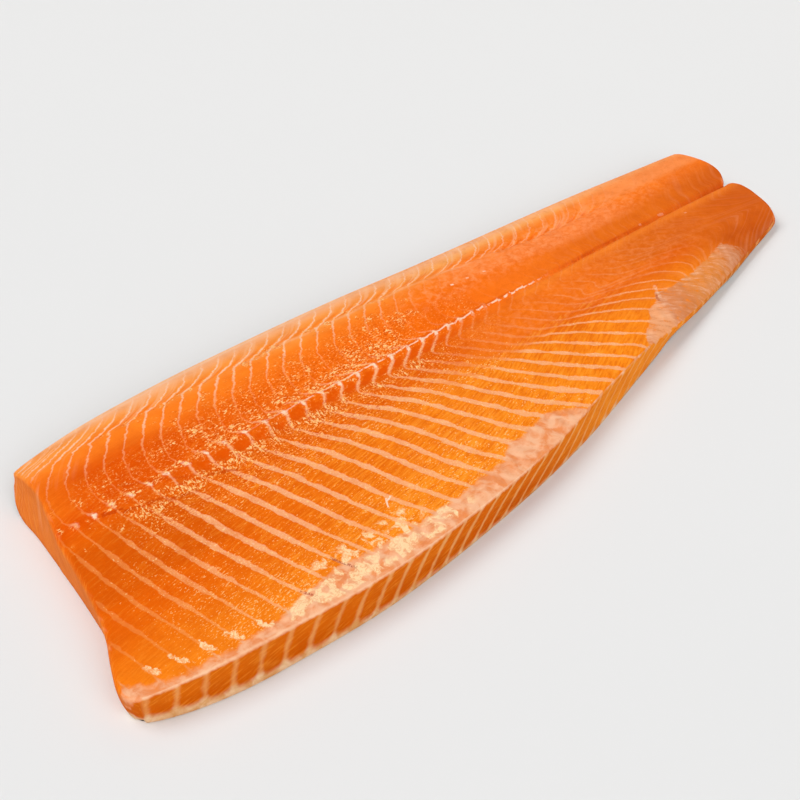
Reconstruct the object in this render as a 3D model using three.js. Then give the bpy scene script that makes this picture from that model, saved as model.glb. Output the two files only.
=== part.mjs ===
// A side of salmon trout with its skin on, lying flesh side up.
// Millimetres. +X runs from the head end to the tail end, +Y from the belly to the back, +Z up.
import * as THREE from "three";
import { mergeVertices } from "three/addons/utils/BufferGeometryUtils.js";

// Cross-sections along the side, one row each. x is measured from the head end and y from the line
// through the fish's backbone; the rest are heights, except bevel.
//   belly, mid, back: y of the belly edge, of the furrow left by the backbone, and of the back edge
//   rim, flank: the cut belly edge, and the flesh just inside it
//   middle, loin, shoulder: the furrow, the thickest muscle, and the back edge
//   bevel: width over which the flank falls to the rim
//   lift: height to which the skin curls up off the table under the belly edge
const MEASURES = "x belly mid back rim flank middle loin shoulder bevel lift".split(" ");
const SECTIONS = [
  [0, -84, -3, 35.5, 12.5, 12.5, 14.5, 17, 14, 6, 0],
  [30, -91, -4.5, 44.5, 13.8, 13.8, 17, 20, 15, 6, 0],
  [60, -94.5, -5.5, 50, 14.3, 14.3, 19, 22.5, 16, 6, 0],
  [100, -97.5, -6.5, 52, 14.5, 14.5, 20.5, 24.5, 17, 6, 0],
  [150, -95.2, -6.5, 52, 14.5, 14.5, 20.5, 25, 17, 6, 0],
  [200, -88.5, -6, 50.2, 14, 14.3, 19.5, 24, 17, 6, 0],
  [250, -76, -4, 47.6, 13.3, 14, 18, 22, 16, 8, 0],
  [285, -68.2, -2.6, 46.7, 12, 14, 16.7, 20, 15, 10, 0.8],
  [320, -61.5, -1, 46, 7.5, 13.8, 15.3, 17.5, 14, 16, 3],
  [360, -52, 0.3, 44.6, 5, 13, 13.6, 15.5, 13, 12, 2.4],
  [400, -41, 1.2, 42.8, 4.5, 10.5, 12, 13.5, 11.5, 9, 1],
  [435, -32, 2, 41.5, 4.5, 8.5, 10, 11.5, 10, 8, 1],
];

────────

| Task to carry out |
Search the data above for the word "three", then gather each line in which it appears.

| Solution to this problem |
Reconstruct the object in this render as a 3D model using three.js. Then give the bpy scene script that makes this picture from that model, saved as model.glb. Output the two files only.
import * as THREE from "three";
import { mergeVertices } from "three/addons/utils/BufferGeometryUtils.js";